René DESCARTES (1596-1650)
Sixièmes réponses aux objections adressées aux « Méditations ».
Quand
donc on dit qu'un bâton paraît rompu dans l'eau, à cause de la réfraction,
c'est de même que si l'on disait qu'il nous paraît d'une telle façon qu'un
enfant jugerait de là qu'il est rompu, et qui fait aussi que, selon les
préjugés auxquels nous sommes accoutumés dés notre enfance, nous jugeons la
même chose.
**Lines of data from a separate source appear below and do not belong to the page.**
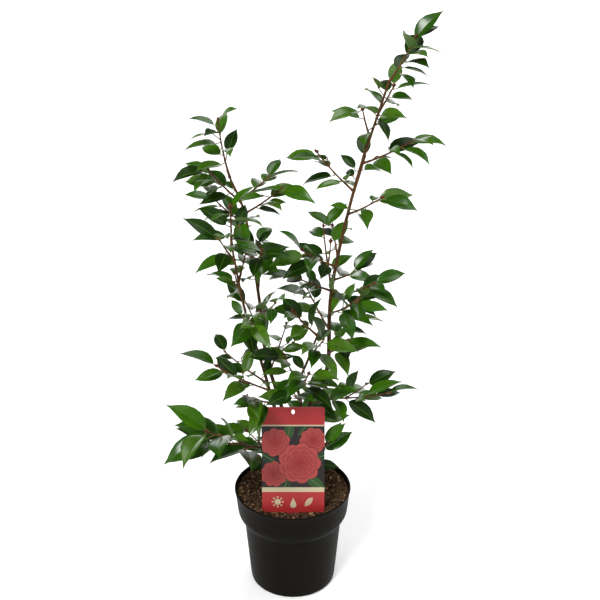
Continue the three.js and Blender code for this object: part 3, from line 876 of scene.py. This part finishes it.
def make_soil():
    """The bed of compost: its uneven top, and a plain underside inside the pot."""
    form = new_bmesh()
    edge = soil_edge_radius(SOIL_TOP) - SOIL_EDGE_CLEAR
    under = [
        (edge - SOIL_TAPER, BAND_FOOT_HEIGHT + SOIL_EDGE_RISE),
        (SHOULDER_RADIUS - POT_WALL - SOIL_UNDER_CLEAR, SHOULDER_HEIGHT),
        (0, SHOULDER_HEIGHT),
    ]

    def top(round_share, out_share):
        angle = step_angle(round_share, SOIL_STEPS)
        radius = edge * out_share
        x, y = radius * math.cos(angle), radius * math.sin(angle)
        return x, y, soil_height(x, y)

    def below(round_share, down_share):
        row = round(down_share * len(under))
        if row == 0:
            return top(round_share, 1)
        angle = step_angle(round_share, SOIL_STEPS)
        radius, height = under[row - 1]
        return radius * math.cos(angle), radius * math.sin(angle), height

    wrap(form, SOIL_STEPS, SOIL_RINGS, top)
    wrap(form, SOIL_STEPS, len(under), below)
    finish_mesh("soil_bed", form, [soil_finish("compost")], ["soil"])


# What lies on the soil: its first seed, its number, its sizes and how rare the great ones are
CRUMBS = dict(seed=1000, count=1700, sizes=(0.5, 2.3), rarity=2.2)
GRIT = dict(seed=4000, count=190, sizes=(0.4, 1.0), rarity=1.8)
FIBRES = dict(seed=6000, count=420, sizes=(4, 17), rarity=1.6)
SCATTER_EDGE = 2.5
TRUNK_SHARE = 0.012
ON_TOP = 0.3

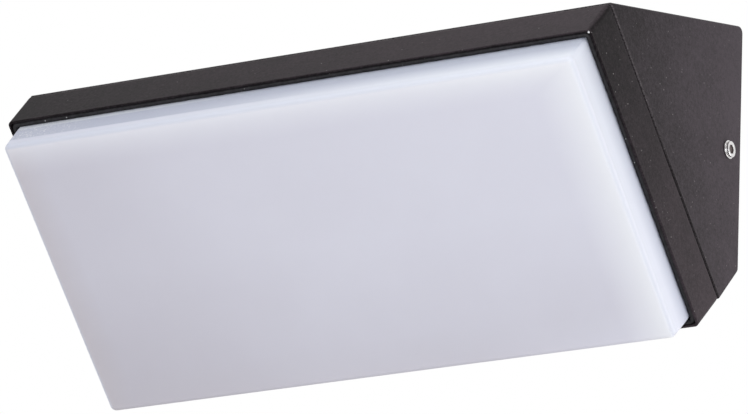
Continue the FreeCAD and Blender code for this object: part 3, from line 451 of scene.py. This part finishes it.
# The walls with painted light along them, and the bends that join them to the face, with painted shade.
right_wall = in_from_edge(across, FACE_HALF_WIDTH, WALL)
walls = (in_from_edge(across.maths("ABSOLUTE"), FACE_HALF_WIDTH, WALL)
         .maths("MAXIMUM", in_from_edge(up, FACE_HALF_HEIGHT, WALL)))
# Painted light: the walls grow lighter along the tray's length.
wall_light = lengthways - right_wall * (0.8 - height_on_face * 0.45)
lit_wall_tone = opal.blend(wall_light, tone(216, 217, 230), tone(241, 245, 254))
walled = opal.blend(walls, rim_lit_face, lit_wall_tone)
right_bend = in_from_edge(across, FACE_HALF_WIDTH, RIGHT_BEND) * out.between(*RIGHT_BEND_RISE)
upper_bend = in_from_edge(up, FACE_HALF_HEIGHT, UPPER_BEND) * out.between(*UPPER_BEND_RISE)
# Painted shade: the bends are darker than the walls, lighter along the length and up the face.
bend_light = lengthways * (height_on_face * 0.5 + 0.5)
bend_shade_tone = opal.blend(bend_light, tone(203, 206, 217), tone(225, 227, 236))
bent = opal.blend((right_bend * 0.85).maths("MAXIMUM", upper_bend * 0.75), walled, bend_shade_tone)

# The foot of the walls with painted shade, a paler strip and lint.
# Painted shade: the foot of the walls by the frame, and a band up the upper wall, are darkened.
foot = (1 - out.between(*FOOT_RISE)) * (0.8 - height_on_face * 0.28)
soft_end = across.between(-60.0 * MM, 20.0 * MM)
above_shade = out.between(*SHARP_SHADE_RISE) * (1 - soft_end) + out.between(*SOFT_SHADE_RISE) * soft_end
upper_wall = in_from_edge(up, FACE_HALF_HEIGHT, UPPER_WALL)
shaded_band = upper_wall * (1 - above_shade)
foot_shaded = opal.blend(foot.maths("MAXIMUM", shaded_band * 0.7), bent, tone(174, 179, 196))
# A paler strip along the very foot of the upper wall, towards the far end.
pale_strip = upper_wall * (1 - out.between(*PALE_STRIP_RISE)) * (1 - across.between(-70.0 * MM, -10.0 * MM)) * 0.6
pale_stripped = opal.blend(pale_strip, foot_shaded, tone(228, 232, 238))
left_end = 1 - across.between(-108.0 * MM, -85.0 * MM)
mottle = opal.noise(0.5 * MM, 3.0, 0.6).between(0.5, 0.68) * shaded_band * left_end * 0.5
lint = opal.specks(1.3 * MM, 0.9 * MM, 0.6) * shaded_band * (left_end * 0.85 + 0.1)
opal.set("Base Color", opal.blend(lint.maths("MAXIMUM", mottle), pale_stripped, tone(248, 247, 246)))
opal.set("Roughness", haze * 0.08 + shaded_band * 0.1 + 0.46)
opal.bump(opal.noise(2.0 * MM, 2.0), 0.006 * MM)
dress(opal, "diffuser")


# Sealant: black silicone, gunned into the channel between frame and diffuser and left as it came,
# lumpy and dull, with crumbs of light dust stuck to it.

def chosen(piece):
    """Make one piece the only one that an operator acts on."""
    bpy.ops.object.select_all(action="DESELECT")
    piece.select_set(True)
    bpy.context.view_layer.objects.active = piece


def finish_modifier(piece, kind, **settings):
    """Add a modifier with its settings and apply it."""
    chosen(piece)
    modifier = piece.modifiers.new(kind.lower(), kind)
    for name, setting in settings.items():
        setattr(modifier, name, setting)
    bpy.ops.object.modifier_apply(modifier=modifier.name)


def add_flat_outline(name, half_width, half_height, corner, cuts):
    """Add a closed rectangle of edges, lying flat, with rounded corners and its sides cut finely."""
    bpy.ops.object.select_all(action="DESELECT")
    bpy.ops.mesh.primitive_plane_add(size=2.0)
    piece = bpy.context.object
    piece.name = name
    bpy.ops.object.mode_set(mode="EDIT")
    bpy.ops.mesh.select_all(action="SELECT")
    bpy.ops.transform.resize(value=(half_width, half_height, 1.0))
    bpy.ops.mesh.bevel(offset=corner, segments=6, affect="VERTICES")
    bpy.ops.mesh.select_all(action="SELECT")
    bpy.ops.mesh.delete(type="ONLY_FACE")
    bpy.ops.mesh.select_mode(type="EDGE")
    bpy.ops.mesh.select_all(action="DESELECT")
    bpy.ops.object.mode_set(mode="OBJECT")
    points = piece.data.vertices
    for edge in piece.data.edges:
        first, last = edge.vertices
        edge.select = (points[first].co - points[last].co).length > corner
    bpy.ops.object.mode_set(mode="EDIT")
    bpy.ops.mesh.subdivide(number_cuts=cuts)
    bpy.ops.object.mode_set(mode="OBJECT")


def to_slope(piece, out_of_seam):
    """Lay a piece that was made flat on the slope, a distance in front of the seam, and fix its place."""
    chosen(piece)
    piece.rotation_euler = (math.radians(90.0 + SLOPE_LEAN), 0.0, 0.0)
    piece.location = Vector(SEAM) + Vector(OUT_OF_SLOPE) * out_of_seam
    bpy.ops.object.transform_apply(location=True, rotation=True, scale=True)


BEAD_RADIUS, BEAD_SUNK = 1.1 * MM, 1.0 * MM
BEAD_HALF_WIDTH, BEAD_HALF_HEIGHT, BEAD_CORNER = 123.15 * MM, 59.9 * MM, 1.6 * MM
BEAD_CUTS = 320
LUMP_SIZE, LUMP_HEIGHT, LUMP_LEVEL = 1.6 * MM, 0.5 * MM, 0.62

add_flat_outline("silicone_bead", BEAD_HALF_WIDTH, BEAD_HALF_HEIGHT, BEAD_CORNER, BEAD_CUTS)
bpy.ops.object.convert(target="CURVE")
bead_line = bpy.context.object.data
bead_line.bevel_depth = BEAD_RADIUS
bead_line.bevel_resolution = 4
bpy.ops.object.convert(target="MESH")
bead = bpy.context.object
lumps = bpy.data.textures.new("bead_lumps", "CLOUDS")
lumps.noise_scale = LUMP_SIZE
lumps.noise_depth = 3
finish_modifier(bead, "DISPLACE", texture=lumps, texture_coords="LOCAL", strength=LUMP_HEIGHT,
                mid_level=LUMP_LEVEL)
bpy.ops.object.shade_smooth()
to_slope(bead, FRAME_FRONT - BEAD_SUNK)

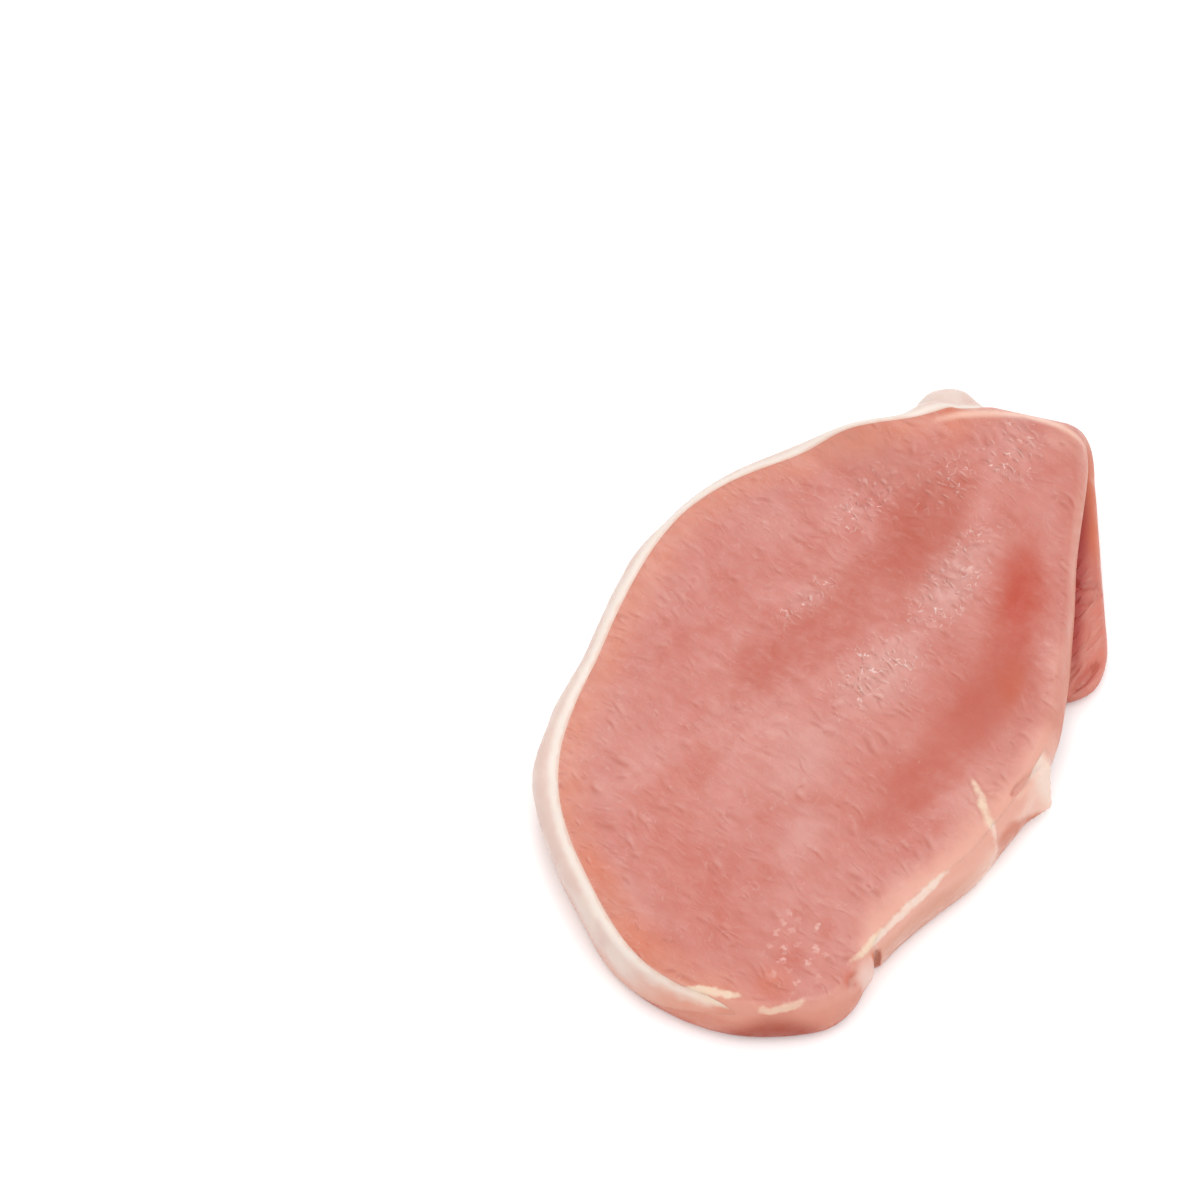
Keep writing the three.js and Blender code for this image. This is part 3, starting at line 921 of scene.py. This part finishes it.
# Patches on the upper face: a strength, then a centre, a reach, a turn and a softness each
leanPatches = {
    "rosy": (0.9, [
        ((20, 14), (9, 5), 10, 1.0),
        ((58, -12), (7, 6), 0, 1.0),
        ((49, -15.5), (7, 4.5), 0, 1.0),
        ((51, -4), (8, 6), 0, 1.0),
        ((-52, -5), (7, 8), 0, 1.0),
    ]),
    "deep": (0.5, [
        ((42, -3), (9, 6), 20, 1.0),
        ((-50, -16), (5, 3.4), 20, 1.0),
        ((-45, -18.5), (4, 2.4), 30, 1.0),
    ]),
    "orange": (0.55, [
        ((-58, 7), (5, 9), -20, 1.0),
        ((-49, 19), (8, 4), 45, 1.0),
        ((10, -27), (6, 3), 20, 0.9),
        ((-56, -15.5), (5, 4.4), 30, 1.0),
        ((53, 2), (7, 4), 30, 1.0),
    ]),
    # painted sheen along the ridge
    "sheen": (0.7, [
        ((24, -11), (14, 5.5), -8, 0.9),
        ((4, -7), (15, 7), -10, 1.0),
        ((-16, -2), (14, 9), -10, 1.0),
        ((-30, -8), (10, 6), 0, 1.0),
    ]),
    # painted highlight along the rounded rims
    "rim": (0.5, [
        ((58, -17), (4, 7), -15, 0.9),
        ((40, -28), (15, 3.4), 20, 0.9),
        ((12, -34.5), (17, 4.4), 12, 0.9),
        ((-14, -30.5), (16, 5), -15, 0.9),
        ((-34, -24.5), (12, 4), -15, 1.0),
    ]),
}
fleckPatch = ((-48.5, -16), (10, 6.5), 20, 0.6)
darkCore = ((26, -22.3), (20, 7), 16, 1.0)
slitPlace = ((-43.2, -27.8, 5), (1.35, 3.6, 6.2), 29, 0.45)
# Spots in space, laid over the rest; the plain ones keep an even edge
leanSpots = {
    "lobe": (0.85, [((27, -32, 4), (15, 12, 4.6), 0, 0.5)]),
    # painted shade in the gap under the fold, tinted orange
    "gapShadeOrange": (0.75, [((53.5, -25, 6.5), (14, 6, 5), 18, 0.5)]),
    "footShade": (0.9, [((-61, -17, 1.5), (9, 12, 7.5), -20, 0.6), ((-52, -27, 0), (8, 5, 4), 0, 0.8)]),
    "slit": (1.0, [slitPlace]),
    "knob": (0.9, [((-46.6, -26.4, 6.4), (3, 2.6, 5), -17, 0.6)]),
    # painted shade in the small hollow
    "pitShade": (0.9, [((-50, -25.4, 9.8), (2.6, 1.8, 1.8), -20, 0.8)]),
}
plainSpots = ("slit", "knob", "pitShade")
# Fibre marks of three sizes: each has a shift of the whole pattern, a turn and the group's own values
leanMarks = {
    "coarse": ((0, 0, 0), 16, {"Spacing": 2.9, "Length": 5.2, "Width": 0.6, "Presence": 0.5, "Bow": 0.05}),
    "fine": ((31.7, 12.9, 0), 8,
             {"Spacing": 1.7, "Length": 3.1, "Width": 0.34, "Presence": 0.45, "Bow": 0.12}),
    "flakes": ((7.3, 41.1, 0), 24,
               {"Spacing": 1.25, "Length": 2.1, "Width": 0.3, "Presence": 0.85, "Bow": 0.5}),
}
leanFinish = {
    "IOR": 1.4, "Subsurface Weight": 0.18, "Subsurface Radius": (1.0, 0.35, 0.22),
    "Subsurface Scale": 1.1 * mm, "Coat Roughness": 0.3,
}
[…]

Mais je ne puis demeurer d'accord de ce que l'on ajoute ensuite,
à savoir que cette erreur n'est point corrigée par l'entendement, mais par
le sens de l'attouchement ; car bien que ce sens nous fasse juger qu'un
béton est droit, et cela par cette façon de juger à laquelle nous sommes
accoutumés dès notre enfance, et qui par conséquent peut être appelée
sentiment...
...néanmoins cela ne suffit pas pour corriger l'erreur de la vue, mais outre
cela il est besoin que nous ayons quelque raison, qui nous enseigne que nous
devons en cette rencontre nous fier plutôt au jugement que nous faisons
ensuite de l'attouchement, qu'à celui où semble nous porter le sens de la
vue ; laquelle raison n'ayant point été en nous dès notre enfance, ne peut
être attribuée au sens, mais au seul entendement ; et partant, dans cet
exemple même, c'est l'entendement seul qui corrige l'erreur du sens, et il
est impossible d'en apporter jamais aucun, dans lequel l'erreur vienne pour
s'être plus fié à l'opération de l'esprit qu'à la perception des sens.